= Castillo mangüé =

Traditional Cuban pregón (street cry)

"Castillo mangüé", also known as "Chévere mangüé", is a traditional Cuban pregón (street cry) often played as a yambú, son or guaracha. According to Helio Orovio, it is an example of an orally transmitted yambú still performed today.

==Recordings==
The song has an unknown author but has been recorded numerous times with different titles by multiple artists. It was registered as a son-pregón under the title "Chévere mangüé" by Felipe Neri Cabrera in 1932, although the Septeto Habanero did not record it. One of the most famous versions was made by Machito in New York in 1948 ("Chévere"), a guaracha later released as a single by Verne. Senegalese singer Fonseca recorded it at the end of "A guarachar" in the mid-1960s. Arsenio Rodríguez recorded it as part of the yambú medley "Esto es yambú" (credited to his brother Israel "Kike" Travieso Scull) for his 1968 album Arsenio dice. Carlos "Patato" Valdés recorded it as a rumba ("Chévere") for his 1976 album Authority. This version was credited to Papaíto, the lead singer. Carlos Embale sang it at the end his 1986 recording of "El callejón de los rumberos".

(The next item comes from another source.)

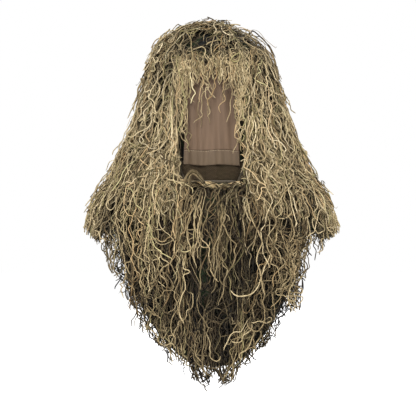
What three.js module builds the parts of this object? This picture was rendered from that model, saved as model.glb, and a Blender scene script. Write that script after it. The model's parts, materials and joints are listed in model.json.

The song is often interpolated at the end of "Mondongo", a guaguancó composed by Agustín Pina "Flor de Amor". Recordings of this version have been made by the Conjunto de Percusión de Danza Nacional de Cuba featuring Inés Carbonell on their 1987 Homenaje a Jesús Pérez and by Jane Bunnett on her 1997 album Chamalongo. Another version was recorded in 1998 by Deep Rumba under the title "Yambú chevrolet", which was credited to Orlando "Puntilla" Ríos. Chavalonga recorded the song as part of a yambú medley entitled "La bullanguera" for this 2004 album En el barrio de Ataré.